Truman, hearing the news, rejoiced. “This is the greatest thing in history,” he chirped.


The atomic bomb that struck Hiroshima destroyed the second Japanese army but also leveled four square miles of the city and killed 60,175 people — soldiers, men, women, the old, and children; the innocent with the guilty. In subsequent days, weeks and months, many more would die of radiation poisoning. Three days later, the United States dropped the second atomic bomb, this time on nearby Nagasaki, a city with no military significance. Nagasaki was the Catholic center of Japan; ground zero was near the Catholic cathedral. Thirty-six thousand civilians died in this terror bombing.

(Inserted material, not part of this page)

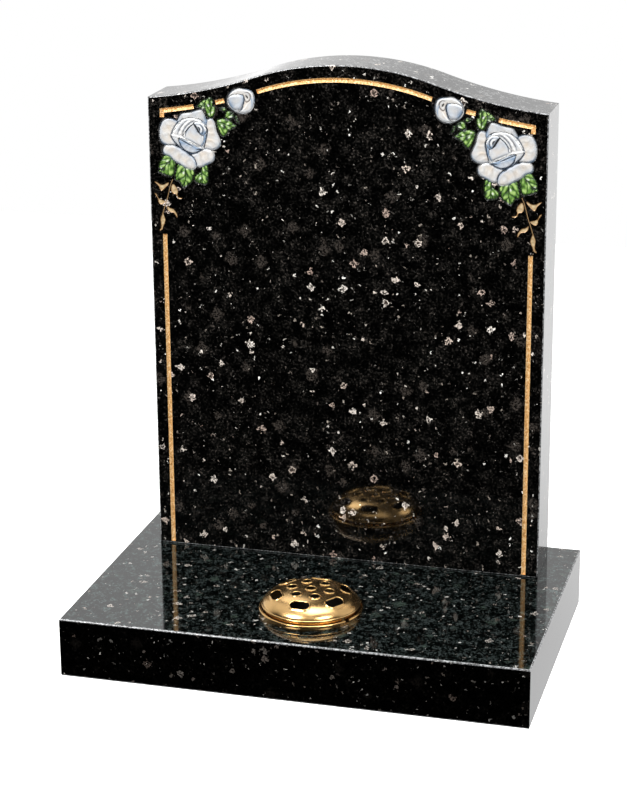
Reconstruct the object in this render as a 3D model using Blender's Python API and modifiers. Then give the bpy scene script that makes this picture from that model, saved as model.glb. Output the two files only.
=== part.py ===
"""Granite headstone with an ogee top, carved rose sprays, a base and a flower container with a pierced lid.

Units are metres, +Z is up and the front faces -Y. The origin is the centre of the base's underside.
"""
import math

import bmesh
import bpy
import numpy as np
from mathutils import Matrix

# Tablet
TABLET_WIDTH = 0.535
TABLET_THICKNESS = 0.080
SHOULDER_HEIGHT = 0.631
CROWN_RISE = 0.052
CROWN_SHARE = 0.45
SHOULDER_ANGLE = math.radians(6.0)
CROWN_STEPS = 18
SHOULDER_STEPS = 8
TABLET_ARRIS = 0.0015

# Base
BASE_WIDTH = 0.616
BASE_DEPTH = 0.400
BASE_HEIGHT = 0.080
BASE_ARRIS = 0.002
BACK_MARGIN = 0.035
FIT_GAP = 0.0003

# Gilded V-cut border line, measured from the tablet's edges to the middle of the cut
LINE_INSET = 0.0195
LINE_WIDTH = 0.006
LINE_DEPTH = 0.0025
LINE_FOOT = 0.003
LINE_SIDE_DROP = 0.185
LINE_LEG = 0.012
CROWN_LINE_HALF = 0.1175
SHORT_LINE_INNER = 0.160
SHORT_LINE_LENGTH = 0.013
SHOULDER_LINE_INNER = 0.2015
CUT_OVERRUN = 0.002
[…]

The bombings had their desired effect. On August 14, the Emperor Hirohito, long an advocate of peace, surrendered. The formal act of unconditional surrender was signed aboard the U.S.S Missouri on September 2, 1945. The Second World War was finished.


The American people, for the most part, greeted the bombings of Hiroshima and Nagasaki with enthusiasm; the terrible ordeal of war was over, no more sacrifice of our men was required. But some voices protested. Hanson Baldwin, writing in the New York Times, declared, “We are the inheritors of Genghis Khan and of all those in history who have justified the use of utter ruthlessness in war.” On August 29, the influential Protestant journal, the Christian Century, declared: "The atomic bomb was used at a time when Japan’s navy was sunk, her air force virtually destroyed, her homeland surrounded, her supplies cut off, and our forces poised for the final stroke . . . Our leaders seem not to have weighed the moral considerations involved. No sooner was the bomb ready than it was rushed to the front and dropped on two helpless cities . . . The atomic bomb can fairly be said to have struck Christianity itself . . . The churches of America must dissociate themselves and their faith from this inhuman and reckless act of the American Government.”


Like their countrymen, American Catholics, for the most part, approved of the bombings, but some Catholics vociferously condemned them. Hiroshima and Nagasaki, said Commonweal, “are names for American guilt and shame.” In the Catholic Worker, Dorothy Day made a play on the president’s name: “Mr. Truman was jubilant,” she wrote:


Truman announces Japan’s surrender, August 14, 1945

"President Truman. True man; what a strange name, come to think of it. We refer to Jesus Christ as true God and true Man. Truman is a true man of his time in that he was jubilant. He was not a son of God, brother of Christ, brother of the Japanese, jubilating as he did. He went from table to table on the cruiser which was bringing him home from the Big Three conference, telling the great news; 'jubilant' the newspapers said. Jubilate Deo. We have killed 318,000 Japanese. That is, we hope we have killed them, the Associated Press, on page one, column one of the Herald Tribune, says: 'the effect is hoped for, not known.' It is to be hoped they are vaporized, our Japanese brothers — scattered, men, women and babies, to the four winds, over the seven seas. Perhaps we will breathe their dust into our nostrils, feel them in the fog of New York on our faces, feel them in the rain on the hills of Easton. Jubilate Deo. President Truman was jubilant. We have created. We have created destruction."


And, far away, in Rome, Pope Pius XII, as we have noted, had contemplated such terror bombings and condemned them. “More than once, to our great distress,” he had said in the course of the war, “the laws which bind civilized people together have been violated; most lamentably, undefended cities, country towns and villages have been terrorized by bombing, destroyed by fire, and reduced to ruins; unarmed citizens, even the sick, helpless, old people and innocent children have been turned out of their homes, and often killed.” On August 7, the Vatican’s newspaper, L‘Osservatore Romano, summed up the war and made a dire prediction. “This war,” it said, “provides a catastrophic conclusion. Incredibly this destructive weapon remains a temptation for posterity, which, we know by bitter experience, learns so little from history.”

A Commemoration of Terror


The bombings of Hiroshima and Nagasaki, though greeted with welcome by many at the time, inspired much soul-searching in later years. The sense of horror, fear, and pity elicited by the events found its expression in art — often in very troubling forms. One such work was the Threnody for the Victims of Hiroshima, composed by the Polish composer, Krzysztof Penderecki, in 1960.